The answer to that? Not really.

A survey by The College Fix of 31 public and private universities across the nation found that the subject of capitalism is often either maligned, ignored, or taught from a perspective other than objective economics.

It would appear, based on the survey results, that the chances a humanities major takes a class that delves into capitalism is far more likely than a business major taking one. Out of the 60 classes uncovered, only six were economic elective classes geared toward an objective look at the most influential economic system in modern history.

The United States today is not really a free market. In fact, most economists, both those who favor a free market and those who favor a centrally controlled economy, call the U.S. a mixed economy – some aspects of a free market combined with government regulation.

While the workings of free markets underlie almost any basic economics course, capitalism as an economic system is not explicitly taught in macroeconomics, a class almost universally offered and required for business and economics majors.

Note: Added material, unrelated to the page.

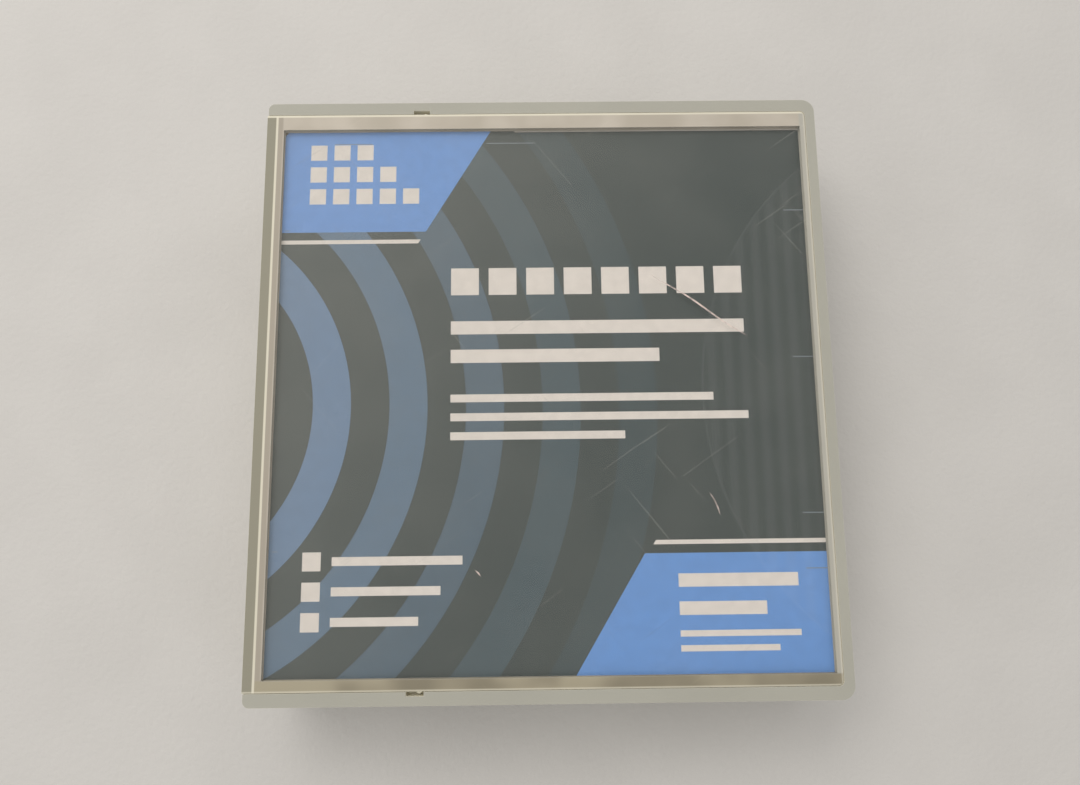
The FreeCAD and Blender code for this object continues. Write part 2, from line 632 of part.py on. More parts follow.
def grip_grooves():
    """Grooves between the ribs of the grip, each clipped by the grip's round edge."""
    left = SX1 - GRIP_LENGTH
    segment = disc(left + GRIP_R, GRIP_SHIFT, GRIP_R, SZ1 - GRIP_DEPTH, SZ1 + OUT)
    count = int((SX1 - GRIP_MARGIN - left) / GRIP_PITCH)
    grooves = []
    for i in range(count):
        x1 = SX1 - GRIP_MARGIN - i * GRIP_PITCH
        groove = box(
            x1 - (GRIP_PITCH - GRIP_RIB), x1, SY0 + 2 * GRIP_MARGIN, SY1 - 2 * GRIP_MARGIN,
            SZ1 - GRIP_DEPTH, SZ1 + OUT,
        )
        grooves.append(groove.common(segment))
    return grooves


def shell_screws():
    """Four pan-head screws, up from the underside."""
    z0 = SZ0 + SCREW_SINK
    z1 = z0 + SCREW_HEAD
    return Part.Compound([
        disc(x, y, SCREW_HEAD_R, z0, z1).fuse(disc(x, y, SCREW_R, z1, z1 + SCREW_LENGTH)).removeSplitter()
        for x, y in SCREW_PLACES
    ])


# ---------------------------------------------------------------- reel and brake
def ring_teeth(r0, r1, z_base, height, start=0.0):
    """A ring of radial teeth of triangular section. A negative height points them down."""
    half = TOOTH_WIDTH / 2
    made = []
    for i in range(TEETH):
        section = Part.makePolygon([
            V(r0, -half, z_base), V(r0, half, z_base), V(r0, 0, z_base + height), V(r0, -half, z_base),
        ])
        tooth = Part.Face(section).extrude(V(r1 - r0, 0, 0))
        tooth.rotate(V(0, 0, 0), V(0, 0, 1), start + i * 360 / TEETH)
        tooth.translate(V(RX, RY, 0))
        made.append(tooth)
    return made


def pad_legs(play, z0, z1):
    """The release pad's three legs, or the slots for them where play is more than nothing."""
    deep, wide = (size / 2 + play for size in PAD_LEG)
    legs = []
    for i in range(3):
        leg = box(PAD_LEG_CIRCLE - deep, PAD_LEG_CIRCLE + deep, -wide, wide, z0, z1)
        leg.rotate(V(0, 0, 0), V(0, 0, 1), 90 + 120 * i)
        leg.translate(V(RX, RY, 0))
        legs.append(leg)
    return legs


def reel_hub():
    """The hub, with its lower flange, brake teeth inside and drive teeth underneath."""
    ring_z = FLANGE_Z - DRIVE_RING
    r0, r1 = DRIVE_TEETH_R
    body = fuse(
        disc(RX, RY, FLANGE_R, FLANGE_Z, FLANGE_TOP),
        disc(RX, RY, HUB_R, FLANGE_Z, HUB_TOP),
        ring(RX, RY, r0, r1, ring_z, FLANGE_Z + JOIN),
    )
    body = body.cut([
        disc(RX, RY, HUB_R - HUB_WALL, WEB_TOP, HUB_TOP + OUT),
        *pad_legs(PAD_LEG_PLAY, FLANGE_Z - OUT, WEB_TOP + OUT),
    ])
    body = body.fuse(ring_teeth(*BRAKE_TEETH_R, WEB_TOP, TOOTH))
    return body.fuse(ring_teeth(r0 + TOOTH_INSET, r1 - TOOTH_INSET, ring_z, -TOOTH))


def reel_upper_flange():
    """The upper flange, a flat disc round the hub's mouth."""
    z0 = HUB_TOP + FLANGE_SEAT
    return ring(RX, RY, HUB_R - HUB_WALL, FLANGE_R, z0, z0 + FLANGE)


def clutch_plate():
    """The steel washer that the drive's magnet holds, with slots for the release pad's legs."""
    z1 = FLANGE_Z - FLANGE_SEAT
    plate = ring(RX, RY, CLUTCH_BORE_R, CLUTCH_R, z1 - CLUTCH, z1)
    return plate.cut(pad_legs(PAD_LEG_PLAY, z1 - CLUTCH - OUT, z1 + OUT))


def tape_pack():
    """The wound tape, as one solid between the flanges."""
    return ring(RX, RY, HUB_R + FLANGE_SEAT, PACK_R, *TAPE_Z)


def release_pad():
    """The three-legged pad that a drive pushes up to free the brake."""
    z0 = WEB_TOP + FLANGE_SEAT
    plate = disc(RX, RY, PAD_LEG_CIRCLE + PAD_LEG[0] / 2 + PAD_EDGE, z0, z0 + PAD)
    return fuse(plate, *pad_legs(0, FLANGE_Z - CLUTCH - PAD_LEG_STAND, z0 + PAD / 2))


def brake_button():
    """The toothed disc that locks the hub, with a square socket for the key post."""
    half = KEY / 2 + KEY_PLAY
    body = fuse(
        disc(RX, RY, BRAKE_TEETH_R[1] + BRAKE_RIM, TEETH_BASE, DISC_TOP),
        disc(RX, RY, BRAKE_BOSS_R, DISC_TOP, BOSS_TOP),
    )
    body = body.cut(box(RX - half, RX + half, RY - half, RY + half, KEY_FLOOR, BOSS_TOP + OUT))
    return body.fuse(ring_teeth(*BRAKE_TEETH_R, TEETH_BASE, -TOOTH, 180 / TEETH))


def coil(centre, axis_z, r, wire, turns, length, per_turn):
    """Points of a helix of full length, with a nearly closed turn at each end."""
    steps = int((turns + 2) * per_turn)
    closed = 1.25 * 2 * wire                     # rise of an end turn
    points = []
    for i in range(steps + 1):
        turn = i / per_turn
        rise = closed * min(turn, 1.0) + closed * max(turn - turns - 1, 0.0)
        rise += (length - 2 * wire - 2 * closed) * min(max((turn - 1) / turns, 0.0), 1.0)
        a = 2 * math.pi * turn
        across = (r * math.cos(a), r * math.sin(a))
        points.append(centre + (V(*across, wire + rise) if axis_z else V(wire + rise, *across)))
    return points


def brake_spring():
    """The coil spring round the brake's boss, up to the roof."""
    z0 = DISC_TOP + SPRING_SEAT
    r = BRAKE_BOSS_R + SPRING_PLAY + SPRING_WIRE
    path = coil(V(RX, RY, z0), True, r, SPRING_WIRE, SPRING_TURNS, ROOF_IN - SPRING_SEAT - z0, 10)
    return tube_along(path, SPRING_WIRE, 5)


# ---------------------------------------------------------------- leader pin and door
def leader_pin():
    """The steel pin on the tape's end, with a head at each end."""
    x, y = PIN_PLACE
    z0, z1 = PIN_Z
    return fuse(
        disc(x, y, LEADER_PIN_R, z0, z1),
        disc(x, y, LEADER_HEAD_R, z0, z0 + LEADER_HEAD),
        disc(x, y, LEADER_HEAD_R, z1 - LEADER_HEAD, z1),
    )


def leader_pin_clip():
    """The open sleeve that holds the tape's end round the pin."""
    x, y = PIN_PLACE
    r0 = LEADER_PIN_R + CLIP_PLAY
    z0, z1 = TAPE_Z
    sleeve = ring(x, y, r0, r0 + CLIP_WALL, z0, z1)
    mouth = Part.makeCylinder(r0 + 2 * CLIP_WALL, z1 - z0, V(x, y, z0), V(0, 0, 1), CLIP_MOUTH)
    mouth.rotate(V(x, y, 0), V(0, 0, 1), 90 - CLIP_MOUTH / 2)
    return sleeve.cut(mouth)


def tape_leader():
    """The stretch of tape from the pack to the pin, straight along the leading edge."""
    x, y = PIN_PLACE
    r_pin = LEADER_PIN_R + CLIP_PLAY + CLIP_WALL + LEADER_TAPE
    r_pack = PACK_R + LEADER_TAPE_GAP + LEADER_TAPE / 2
    dx, dy = x - RX, y - RY
    apart = math.hypot(dx, dy)
    lean = math.atan2(dy, dx) + math.acos((r_pack - r_pin) / apart)
    across = V(math.cos(lean), math.sin(lean), 0)
    start = V(RX, RY, 0) + across * r_pack
    end = V(x, y, 0) + across * r_pin
    return strip([(start.x, start.y), (end.x, end.y)], LEADER_TAPE, *TAPE_Z)


def pin_spring(z0):
    """A bent leaf spring along the pocket's side, with its arm hooked over the pin's head."""
    x, y = PIN_PLACE
    back = x - LEADER_HEAD_R - CUP_PLAY - CUP_WALL - PIN_SPRING
    over = y + LEADER_HEAD_R + CUP_PLAY + CUP_WALL + PIN_SPRING
    path = [
        (back, y - LEADER_HEAD_R), (back, over),
        (x - LEADER_HEAD_R, over), (x - LEADER_HEAD_R / 3, y + LEADER_HEAD_R + PIN_SPRING),
    ]
    return strip(path, PIN_SPRING, z0, z0 + PIN_SPRING_HEIGHT)


def access_door():
    """The sliding door over the leader pin, with a finger ridge."""
    x0, x1 = DOOR_X[0] - DOOR_LAP, DOOR_REAR
    plate = box(x0, x1, DOOR_Y0, DOOR_Y1, *DOOR_Z)
    edge = DOOR_SILL + DOOR_PLAY
    ridge_x = DOOR_X[0] + DOOR_PLAY
    ridge = box(
        ridge_x, ridge_x + DOOR_RIDGE[0], DOOR_Y1, DOOR_Y1 + DOOR_RIDGE[1], FLOOR_IN + edge, ROOF_IN - edge,
    )
    return fuse(plate, ridge)


def door_spring():
    """The fine coil spring between the door and its stop."""
    x0 = DOOR_REAR + DOOR_SPRING_SEAT
    length = DOOR_STOP_X - DOOR_SPRING_SEAT - x0
    centre = V(x0, (DOOR_Y0 + DOOR_Y1) / 2, SPLIT)
    path = coil(centre, False, DOOR_SPRING_R, DOOR_SPRING_WIRE, DOOR_SPRING_TURNS, length, 7)
    return tube_along(path, DOOR_SPRING_WIRE, 4)


# ---------------------------------------------------------------- write protection and memory chip
def write_protect_switch():
    """The sliding switch behind the rear wall, with a grooved nub in the window."""
    length, thick, height = SWITCH_PLATE
    x1 = WALL_IN_X - SWITCH_PLAY
    nub_x = x1 + SWITCH_NUB_STAND
    nub_y = SWITCH_Y + SWITCH_END_PLAY
    y0 = nub_y - (length - SWITCH_NUB[0]) / 2
    half = SWITCH_NUB[1] / 2
    plate = box(x1 - thick, x1, y0, y0 + length, FLOOR_IN + FLANGE_SEAT, FLOOR_IN + height)
    nub = box(x1 - JOIN, nub_x, nub_y, nub_y + SWITCH_NUB[0], SWITCH_MID_Z - half, SWITCH_MID_Z + half)
    width, depth = SWITCH_NUB_GROOVE
    middle = nub_y + SWITCH_NUB[0] / 2
    groove = box(
        nub_x - depth, nub_x + OUT, middle - width / 2, middle + width / 2,
        SWITCH_MID_Z - half - OUT, SWITCH_MID_Z + half + OUT,
    )
    return fuse(plate, nub).cut(groove)


def at_chip(shape):
    """Turns a shape made along X to lie across the rear corner, in front of the memory chip's seat."""
    shape.rotate(V(0, 0, 0), V(0, 0, 1), -45)
    shape.translate(V(WALL_IN_X - CHIP_CORNER_GAP, WALL_IN_Y - CHIP_CORNER_GAP, FLOOR_IN))
    return shape


def memory_chip():
    """The small board of the contactless memory, standing across the rear corner."""
    length, thick, height = CHIP
    wide, deep, tall = CHIP_LUMP
    board = box(-length / 2, length / 2, -thick / 2, thick / 2, 0, height)
    lump = box(-wide / 2, wide / 2, 0, thick / 2 + deep, (height - tall) / 2, (height + tall) / 2)
    return at_chip(fuse(board, lump))


def chip_clips():
    """Two slotted posts that hold the chip board's edges."""
    length, thick, height = CHIP
    reach = thick / 2 + CHIP_CLIP
    play = CHIP_SLOT_PLAY
    slot = box(-length / 2 - play, length / 2 + play, -thick / 2 - play, thick / 2 + play, 0, height)
    posts = []
    for side in (-1, 1):
        post = box(-CHIP_CLIP, CHIP_CLIP, -reach, reach, -JOIN, 0.7 * height)
        post.translate(V(side * length / 2, 0, 0))
        posts.append(at_chip(post.cut(slot)))
    return posts


NODES = {
    "case_tray": case_tray,
    "case_lid": case_lid,
    "inlay_card": inlay_card,
    "cartridge_lower_shell": lower_shell,
    "cartridge_upper_shell": upper_shell,
    "shell_screws": shell_screws,
    "access_door": access_door,
    "door_spring": door_spring,
    "leader_pin": leader_pin,
    "leader_pin_clip": leader_pin_clip,
    "tape_leader": tape_leader,
    "lower_pin_spring": lambda: pin_spring(PIN_Z[0]),
    "upper_pin_spring": lambda: pin_spring(PIN_Z[1] - PIN_SPRING_HEIGHT),
    "reel_hub": reel_hub,
    "reel_upper_flange": reel_upper_flange,
    "clutch_plate": clutch_plate,
    "tape_pack": tape_pack,
    "release_pad": release_pad,
    "brake_button": brake_button,
    "brake_spring": brake_spring,
    "write_protect_switch": write_protect_switch,
    "memory_chip": memory_chip,
}

os.makedirs("parts", exist_ok=True)
for name, make in NODES.items():
    shape = make()
    shape.exportStep("parts/" + name + ".step")
    print(f"{name}: {len(shape.Solids)} solid, {shape.Volume:.1f} mm3, valid {shape.isValid()}")
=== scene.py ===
import json
import math

import bmesh
import bpy
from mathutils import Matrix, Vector, geometry


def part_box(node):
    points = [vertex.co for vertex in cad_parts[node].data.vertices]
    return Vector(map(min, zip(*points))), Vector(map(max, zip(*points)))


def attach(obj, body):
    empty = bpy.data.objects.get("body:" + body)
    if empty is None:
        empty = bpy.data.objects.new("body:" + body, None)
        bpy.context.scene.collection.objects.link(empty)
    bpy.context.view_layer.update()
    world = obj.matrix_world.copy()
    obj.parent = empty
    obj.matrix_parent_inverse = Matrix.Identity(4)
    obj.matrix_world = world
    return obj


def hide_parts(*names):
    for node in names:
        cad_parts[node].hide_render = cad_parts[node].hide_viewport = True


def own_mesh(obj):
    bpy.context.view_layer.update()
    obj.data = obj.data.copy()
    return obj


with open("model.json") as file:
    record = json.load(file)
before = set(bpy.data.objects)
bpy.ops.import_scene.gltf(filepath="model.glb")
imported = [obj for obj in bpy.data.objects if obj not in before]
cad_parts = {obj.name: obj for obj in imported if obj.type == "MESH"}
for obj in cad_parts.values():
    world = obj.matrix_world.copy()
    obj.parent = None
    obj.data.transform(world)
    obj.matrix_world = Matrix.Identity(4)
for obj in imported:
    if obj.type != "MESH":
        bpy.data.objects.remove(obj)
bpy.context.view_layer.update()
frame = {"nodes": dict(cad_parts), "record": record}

MM = 0.001


def srgb(r, g, b):
    """Linear colour of an 8-bit one."""
    out = []
    for c in (r, g, b):
        c /= 255
        out.append(c / 12.92 if c <= 0.04045 else ((c + 0.055) / 1.055) ** 2.4)
    return (*out, 1.0)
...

So where do students learn about capitalism and all it entails?

The survey searched class titles and descriptions of online course catalogs. Of the 31 universities looked at, nearly half did not offer a course in any department that even mentioned capitalism.

Of the universities that did offer a class on capitalism, they were often either: negative in tone; focused on capitalism in countries other than the United States; or were takes on the economic system from perspectives other than a business one, such as through the lenses of the humanities.